Git branches were introduced in Milestone 2.

Pull requests#

Once you have created a branch and “completed” a feature, it’s time to merge the feature back to the main (or master) branch. Of course, as you learned in the tutorial you can do this yourself, but in general it’s a good idea for another teammate to review your work before it is merged into master. This is where Pull Requests come in:

https://guides.github.com/activities/hello-world/pr-tab.gif

To create pull requests (even students working solo can do this), you can follow Steps 4 and 5 from here, and then assign a reviewer (from your group) to look at your code.

Git Issues, Milestones, Labels, and Assignees#

From GitHub’s documentation:

Issues are a great way to keep track of tasks, enhancements, and bugs for your projects. They’re kind of like email—except they can be shared and discussed with the rest of your team. Most software projects have a bug tracker of some kind. GitHub’s tracker is called Issues, and has its own section in every repository.
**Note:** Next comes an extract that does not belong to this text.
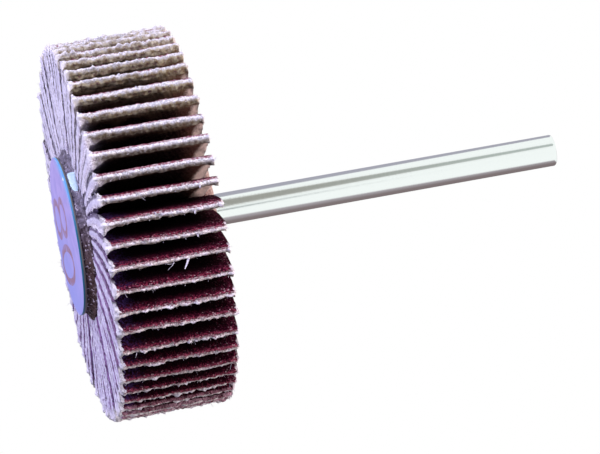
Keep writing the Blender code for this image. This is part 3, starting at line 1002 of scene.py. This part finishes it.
def card():
    """Pale blue-violet card with a two-digit number printed on it and a teal cut edge."""
    finish = Finish("card", roughness=0.5)
    mix = finish.mix
    mottle = finish.noise(0.5)
    fine = finish.noise(9.0)
    violet = mix(mottle.rise(0.3, 0.7), (0.42, 0.36, 0.82), (0.56, 0.46, 0.92))
    blue = mix(mottle, (0.34, 0.36, 0.88), (0.40, 0.43, 0.94))
    low_side = (finish.x * 0.8 + finish.y * 0.5 + mottle * 3.0).rise(-3.0, 9.0)
    color = mix(low_side, violet, blue)
    glow = finish.radius.rise(6.4, 7.7) * (1.0 - (finish.x + finish.y * 0.3).rise(-2.5, 2.5))
    glow = glow * (1.0 - finish.y.rise(-4.5, 0.5)) * (1.0 - finish.x.rise(-5.0, -2.0) * 0.8)
    color = mix(glow * 0.85, color, (0.24, 0.52, 1.0))

    def ring(x_middle, y_middle, x_half, y_half):
        """A printed oval line, from how far a point lies from the oval."""
        x_part = (finish.x - x_middle) / x_half
        y_part = (finish.y - y_middle) / y_half
        reach = (x_part * x_part + y_part * y_part).math("SQRT")
        slope_x, slope_y = x_part / x_half, y_part / y_half
        slope = (slope_x * slope_x + slope_y * slope_y).math("SQRT").most(0.01)
        off = (reach - 1.0).size() * reach / slope
        return 1.0 - off.rise(DIGIT_STROKE / 2 - 0.05, DIGIT_STROKE / 2 + 0.05)

    half_wide = (DIGIT_WIDTH - DIGIT_STROKE) / 2
    half_tall = (DIGIT_HEIGHT - DIGIT_STROKE) / 2
    eight = ring(DIGIT_MIDDLES[0], DIGIT_RISE + half_tall / 2, half_wide, half_tall / 2)
    eight = eight.most(ring(DIGIT_MIDDLES[0], DIGIT_RISE - half_tall / 2, half_wide, half_tall / 2))
    nought = ring(DIGIT_MIDDLES[1], DIGIT_RISE, half_wide, half_tall)
    faded = finish.noise(0.8).rise(0.35, 0.6) * 0.5 + 0.4
    on_front = 1.0 - finish.z.rise(0.02, 0.05)
    color = mix(eight.most(nought) * on_front * faded, color, (0.36, 0.17, 0.22))

    # One small pale fleck, and the cut edge, teal with a painted highlight towards -X
    fleck = ((finish.x + 5.5) / 0.17).math("POWER", 2.0) + ((finish.y + 5.4) / 0.7).math("POWER", 2.0)
    color = mix(1.0 - fleck.rise(0.6, 1.2), color, (0.92, 0.98, 1.0))
    side = finish.radius.rise(LABEL_RADIUS / MM - 0.06, LABEL_RADIUS / MM - 0.02)
    # Painted highlight: the teal edge turns bright blue towards -X
    lit = (finish.x + mottle * 2.0).rise(-4.0, 1.5)
    edge_color = mix(lit, (0.16, 0.45, 0.85), (0.012, 0.17, 0.28))
    edge_color = mix(finish.z.rise(0.14, 0.2), edge_color, (0.17, 0.16, 0.14))
    color = mix(side, color, edge_color)
    finish.set("Base Color", color)
    finish.bump(fine, 0.01)
    return finish


def label_piece():
    """The round card, with its edge just broken."""
    low, high = LABEL_LOW[2], LABEL_HIGH[2]
    outline = [(0.0, low)]
    outline += [(LABEL_RADIUS * share, low) for share in (0.25, 0.5, 0.75, 0.9, 0.97)]
    outline += [(LABEL_RADIUS - LABEL_EDGE, low), (LABEL_RADIUS, low + LABEL_EDGE)]
    outline += [(LABEL_RADIUS, (low + high) / 2), (LABEL_RADIUS, high - LABEL_EDGE)]
    outline += [(LABEL_RADIUS - LABEL_EDGE, high), (0.0, high)]
    points, faces = turned_mesh(outline, ROUND_SIDES)
    piece = add_piece("label_card", points, faces, card(), "label")
    piece.data.set_sharp_from_angle(angle=SHARP_ANGLE)


def crumb_piece():
    """A pale crumb of card, stuck on the resin beside the label."""
    finish = Finish("crumb", roughness=0.6)
    fine = finish.noise(5.0)
    finish.set("Base Color", finish.mix(fine, (0.42, 0.66, 0.90), (0.80, 0.94, 1.0)))
    finish.bump(fine, 0.05)
    outward = Vector((math.cos(CRUMB_TURN), math.sin(CRUMB_TURN), 0.0))
    along = Vector((-math.sin(CRUMB_TURN), math.cos(CRUMB_TURN), 0.0))
    up = Vector((0.0, 0.0, 1.0))
    middle = outward * (HUB_RADIUS - CRUMB_INSET * MM) + up * (LABEL_HIGH[2] + CRUMB_RISE * MM)
    long, wide, deep = CRUMB_HALF
    rows, columns = CRUMB_GRID
    points = []
    for side in (1.0, -1.0):
        for row in range(rows):
            for column in range(columns):
                u = row / (rows - 1) * 2 - 1
                v = column / (columns - 1) * 2 - 1
                rough = 0.05 * math.sin(row * 2.3 + column * 1.1)
                rough = rough + 0.04 * math.sin(row * 0.9 - column * 2.9)
                thick = deep * (1 - u ** 4) * (1 - v ** 4) + rough * 0.4 * (1 - abs(u)) * (1 - abs(v))
                blunt = 0.6 if u > 0.0 else 0.2
                narrow = (1.0 - 0.3 * max(0.0, u)) * (1 - blunt * u ** 8) + rough * 1.5
                reach = long * u * (1 - 0.04 * v * v + rough * v)
                offset = along * reach + outward * side * thick + up * wide * v * narrow
                points.append(middle + offset * MM)
    index = np.arange(rows * columns).reshape(rows, columns)
    quads = grid_quads(index)
    border = [*index[0, :-1], *index[:-1, -1], *index[-1, :0:-1], *index[:0:-1, 0]]
    seam = [(after, here, here + index.size, after + index.size)
            for here, after in zip(border, border[1:] + border[:1])]
    faces = [*quads, *(quads[:, ::-1] + index.size), *seam]
    faces = [tuple(int(corner) for corner in face) for face in faces]
    add_piece("hub_crumb", points, faces, finish, "hub")


camera()
bpy.context.scene.view_settings.view_transform = "Standard"
surroundings()
floor()
for settings in LAMPS:
    lamp(*settings)

sheet_finish = abrasive_cloth()
for number, node in enumerate(FLAPS):
    flap_piece(node, sheet_finish, FIRST_SEED + SEED_STEP * number)
shank_piece()
hub_piece()
crumb_piece()
label_piece()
Labels are a great way to organize different types of issues. Issues can have as many labels as you want, and you can filter by one or many labels at once.

Milestones, are groups of issues that correspond to a project, feature, or time period. People use them in many different ways in software development.

Assignees are a great way to filter, categorize issues, and remember what you’re responsible to do. Each issue can have an assignee — one person that’s responsible for moving the issue forward. Assignees are selected the same way milestones are, through the grey bar at the top of the issue.

You can change or add a milestone, an assignee, and labels by clicking their corresponding gears in the sidebar on the right.

How to pull the most recent changes to your computer#

If you edit your code on the GitHub web interface, or if another user commits to your repository, to update the repository with the most recent changes, you should always start a working session by running this command in your git repository (using either Terminal or GitBash):

git pull

This will make sure your local computer is updated with any changes. Commit and push your changes often while you work to stay in sync.